Despite this concentration, risk is mitigated through infrastructure design. Validators are operated using DVT via SSV and are WAD enabled. SSV sharding splits validator duties across 3 out of 4 operator clusters, often deployed across multiple geographical regions. WAD enables the dynamic selection of CL–EL client pairs based on attestation performance, favoring the most accurate and consistent combinations. Together, these design choices reduce the likelihood of validator failure or correlated slashing arising from client specific bugs or infrastructure outages.

While some concentration exists, particularly in the native staking portion, the underlying setups employ best in class decentralization techniques such as SSV and WAD.

Overall, this multi-collateral structure, combining stETH, ETHx and natively staked ETH, results in a highly diverse node operator and client composition for rsETH. Each collateral source brings its own set of node operators and client distributions, contributing to a broad and heterogeneous security foundation. The stETH portion benefits from Lido’s curated and community based operators with balanced client usage, ETHx introduces a separate set of permissioned and permissionless validators, while the native ETH component is operated through DVT enabled infrastructure with WAD based client selection and fallback mechanisms.

Staking Penalty Risk

To assess the potential severity of the risk of staking related penalties on Ethereum based on the client and node operator diversity of rsETH, we simulate one of the most damaging edge case failures in Ethereum staking: a Consensus Layer Majority Client Bug that prevents finality and triggers an extended inactivity leak. This edge case and methodology are explained in detail in our Staking Penalties on Ethereum research.

In this scenario, a critical bug in Lighthouse, the majority consensus client (currently exceeding 55% network share per clientdiversity.org) causes the chain to lose finality and enter an inactivity leak state. For finality to be restored, 2/3 of the total validator set must be operating on the non faulty chain. There are two mechanisms through which this recovery can occur simultaneously:

  • Immediate exits by validators running the faulty client, followed by reentry into the network with non faulty client. This reduces the faulty client’s share but is strictly bounded by exit and deposit churn limits.
  • Faulty validators remaining offline and absorbing inactivity leak penalties until their collective stake falls below 1/3 of the network.

Both the beacon chain churn limits and the initial market share of the faulty client directly determine the duration of the inactivity leak, in essence, they dictate how much ETH must be lost by the faulty majority before the non faulty clients regain 2/3 of the network. Early exiting validators are not subject to these penalties, but the bulk of the faulty majority remains exposed to inactivity leak penalties due to constrained churn limit of beacon chain. Based on current churn constraints and a 55% client share, each faulty validator (assuming 32 ETH stake) is expected to incur approximately 13.5 ETH in penalties before finality can be restored.

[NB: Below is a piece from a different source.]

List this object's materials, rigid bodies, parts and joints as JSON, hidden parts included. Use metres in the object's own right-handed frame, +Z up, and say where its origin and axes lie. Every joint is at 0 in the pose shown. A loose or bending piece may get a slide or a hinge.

Under these assumptions, the network would remain in an inactivity leak for approximately 19 days. Given rsETH’s client composition, where 28.7 percent of its backing is tied to Lighthouse validators, the estimated penalty for the portion of rsETH’s backing running the faulty client would be approximately 42,659.69 ETH including missed attestations. This corresponds to a 12% reduction in backing.

This level of drawdown would result in a significant deviation from rsETH’s intended ETH parity. While penalties accrue progressively throughout the 19 day window, market participants would likely price in the anticipated backing deterioration immediately, creating reflexive pressure on rsETH’s market price. Without safeguards, users could borrow against overvalued rsETH collateral and exit with higher value assets, potentially resulting in bad debt. A staking penalty aware Risk Oracle capable of detecting and responding to such events could mitigate these impacts by freezing the reserve when abnormal penalty dynamics are observed.

It is important to note that Lighthouse’s current dominance (55%) is unusually high and unlikely to persist. The recent increase stems in part from the mass withdrawal of validators operated by Kiln, which skewed client distribution. Another contributing factor is the recent bug affecting the Prysm consensus client following the Fusaka upgrade, which accelerated the shift toward Lighthouse. Historically, Lighthouse has maintained a majority share closer to 40%, a level more representative of long-term equilibrium.

Under the historical Lighthouse dominance of 40%, faulty validators would incur approximately 5 ETH in penalties over an estimated 10.5 day inactivity leak period. For rsETH, this would result in an estimated 15,612.35 ETH in losses, corresponding to a 4.4% reduction in backing. This represents roughly one third of the losses seen in the elevated dominance scenario, illustrating how network wide client diversity has a direct and material impact on staking penalty risk exposure for LST and LRT issuers.

Supply and Borrow Caps

As part of this review, supply caps for rsETH have been evaluated across supported networks. These adjustments are recommended to align protocol risk parameters with observed onchain behavior and ensure that rsETH’s usage remains within safe and scalable thresholds.

Specification

E-mode (rsETH/wstETH) - Base

Parameter Value Value Value
Asset wrsETH wstETH WETH
Collateral Yes No No
Borrowable No Yes Yes
Max LTV 93.0% - -
Liquidation Threshold 95.0% - -
Liquidation Bonus 1.0% - -
Instance Asset Current Supply Cap Recommended Supply Cap
Prime rsETH 65,000 15,000
Linea wrsETH 140,000 30,000

Disclaimer

Chaos Labs has not been compensated by any third party for publishing this recommendation.